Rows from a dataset
Start

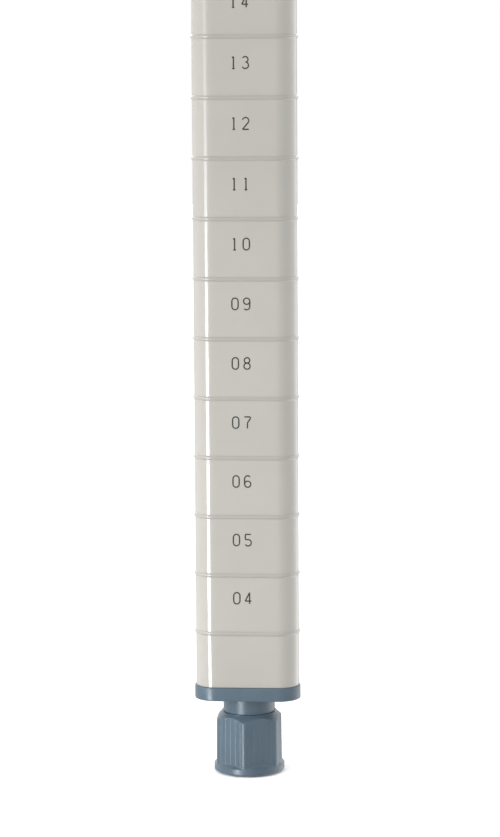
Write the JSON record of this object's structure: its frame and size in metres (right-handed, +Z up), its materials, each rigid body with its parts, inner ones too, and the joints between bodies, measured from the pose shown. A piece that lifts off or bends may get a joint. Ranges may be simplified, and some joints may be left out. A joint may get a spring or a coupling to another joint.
{
  "type": "shelving post end with levelling foot",
  "caption": "Beaded triangular shelving post end with a moulded plug, a ribbed hexagonal screw-in levelling foot and a swivelling sole.",
  "frame": {"origin": "centre of the sole's flat underside, on the post's axis", "axes": "+Z up along the post; -Y out of the flat that carries the printed figures"},
  "size_m": [0.0458, 0.0422, 0.3596],
  "materials": {
    "post_coat": "gloss",
    "blue_polymer": "satin",
    "zinc_steel": "satin",
    "spring_steel": "satin",
    "sole_polymer": "matte"
  },
  "bodies": {
    "sole": {"glide_disc": "sole_polymer"},
    "foot": {"foot_body": "blue_polymer", "leveling_stud": "zinc_steel", "stud_stop_ring": "spring_steel"},
    "post": {"post_tube": "post_coat", "post_cap": "blue_polymer", "end_plug": "blue_polymer", "threaded_bushing": "zinc_steel"}
  },
  "joints": [
    {"name": "foot_travel", "type": "slide", "parent": "sole", "child": "post", "axis": [0, 0, 1], "range_m": [0, 0.0254]},
    {"name": "foot_turn", "type": "hinge", "parent": "sole", "child": "foot", "pos_m": [0, 0, 0.015], "axis": [0, 0, -1], "range_deg": [0, 5760]}
  ],
  "couplings": [
    {"joint": "foot_turn", "follows": "foot_travel", "rad_per_m": 3957.9}
  ]
}
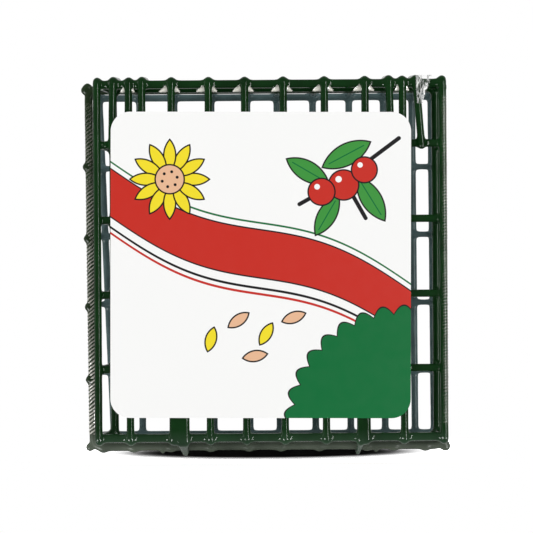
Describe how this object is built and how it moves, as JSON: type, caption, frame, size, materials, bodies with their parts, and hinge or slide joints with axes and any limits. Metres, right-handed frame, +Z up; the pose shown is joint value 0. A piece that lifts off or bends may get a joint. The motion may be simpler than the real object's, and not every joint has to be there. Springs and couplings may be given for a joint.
{
  "type": "suet feeder",
  "caption": "Square wire suet feeder: a deep back half and a shallow door of coated wire, hinged along the bottom, with a plain printed card on the door.",
  "frame": {"origin": "bottom centre of the bounding box, on the surface that the back half's bottom wires stand on", "axes": "+Z up, +X to the right seen from the front, the door faces -Y"},
  "size_m": [0.1442, 0.0496, 0.1436],
  "materials": {
    "green_coating": "gloss dark green dipped coating on steel wire",
    "printed_card": "white printed card, satin laminate"
  },
  "bodies": {
    "back_half": {"back_rim": "green_coating", "back_upright_1": "green_coating", "back_upright_2": "green_coating", "back_upright_3": "green_coating", "back_upright_4": "green_coating", "back_upright_5": "green_coating", "back_upright_6": "green_coating", "back_upright_7": "green_coating", "back_upright_8": "green_coating", "back_upright_9": "green_coating", "back_upright_10": "green_coating", "back_upright_11": "green_coating", "back_crosswire_1": "green_coating", "back_crosswire_2": "green_coating", "back_crosswire_3": "green_coating", "back_crosswire_4": "green_coating", "back_crosswire_5": "green_coating", "back_crosswire_6": "green_coating"},
    "door": {"door_rim": "green_coating", "door_upright_1": "green_coating", "door_upright_2": "green_coating", "door_upright_3": "green_coating", "door_upright_4": "green_coating", "door_upright_5": "green_coating", "door_upright_6": "green_coating", "door_upright_7": "green_coating", "door_upright_8": "green_coating", "door_upright_9": "green_coating", "door_upright_10": "green_coating", "door_crosswire_1": "green_coating", "door_crosswire_2": "green_coating", "door_crosswire_3": "green_coating", "door_crosswire_4": "green_coating", "door_crosswire_5": "green_coating", "door_crosswire_6": "green_coating", "hinge_hook_1": "green_coating", "hinge_hook_2": "green_coating", "hinge_hook_3": "green_coating", "closing_finger_1": "green_coating", "closing_finger_2": "green_coating", "closing_finger_3": "green_coating", "closing_finger_4": "green_coating", "label_card": "printed_card"}
  },
  "joints": [
    {"name": "door_hinge", "type": "hinge", "parent": "back_half", "child": "door", "pos_m": [0, -0.00737, 0.00458], "axis": [1, 0, 0], "range_deg": [0, 90]}
  ]
}
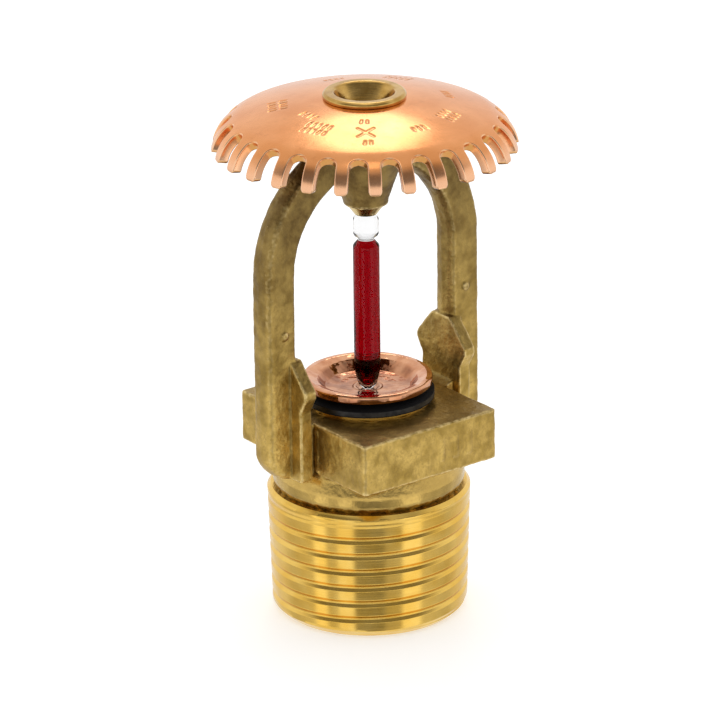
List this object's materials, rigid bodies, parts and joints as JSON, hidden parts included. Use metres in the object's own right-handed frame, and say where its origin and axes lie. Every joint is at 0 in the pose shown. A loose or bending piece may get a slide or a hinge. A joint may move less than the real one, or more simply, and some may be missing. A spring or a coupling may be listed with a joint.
{
  "type": "fire sprinkler head",
  "caption": "Upright glass-bulb fire sprinkler head: tapered pipe thread, wrench boss, arched arms and toothed spray deflector.",
  "frame": {"origin": "centre of the inlet face, on the waterway axis", "axes": "+Z along the waterway from the inlet to the deflector, X through the two frame arms, Y across the wrench flats"},
  "size_m": [0.0322, 0.0322, 0.0573],
  "materials": {
    "cast_brass": "cast olive-brown brass, machined bright on the thread and the nose",
    "deflector_copper": "satin pressed copper alloy sheet",
    "screw_brass": "machined",
    "bulb_glass": "clear",
    "bulb_liquid": "dyed red liquid",
    "cap_copper": "polished copper",
    "insert_steel": "turned stainless steel",
    "spring_nickel": "nickel alloy spring disc",
    "seal_tape": "black fluoropolymer tape"
  },
  "bodies": {
    "frame": {"frame": "cast_brass", "deflector": "deflector_copper"},
    "release_stack": {"pip_cap": "cap_copper", "pip_insert": "insert_steel", "disc_spring": "spring_nickel", "seal_tape_upper": "seal_tape", "seal_tape_lower": "seal_tape", "bulb_glass": "bulb_glass", "bulb_liquid": "bulb_liquid"},
    "load_screw": {"compression_screw": "screw_brass"}
  },
  "joints": [
    {"name": "stack_lift", "type": "slide", "parent": "frame", "child": "release_stack", "axis": [0, 0, 1], "range_m": [0, 0.0028]},
    {"name": "screw_turn", "type": "hinge", "parent": "release_stack", "child": "load_screw", "pos_m": [0, 0, 0.048], "axis": [0, 0, 1], "range_deg": [0, 1440]}
  ],
  "couplings": [
    {"joint": "screw_turn", "follows": "stack_lift", "rad_per_m": 8975.9}
  ]
}
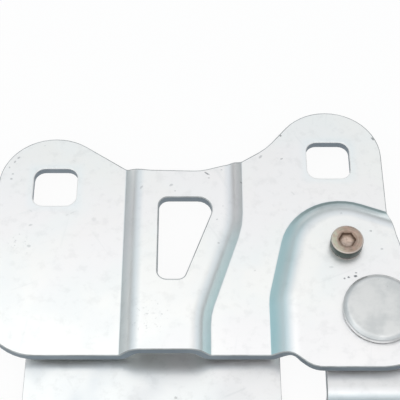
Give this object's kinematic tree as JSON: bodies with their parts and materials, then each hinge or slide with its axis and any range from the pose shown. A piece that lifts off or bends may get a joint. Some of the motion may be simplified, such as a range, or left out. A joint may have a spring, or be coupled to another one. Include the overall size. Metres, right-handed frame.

End

— Directive —
Only a number is wanted: how many lines of the material above hold "each"?

— Answer to the exercise —
2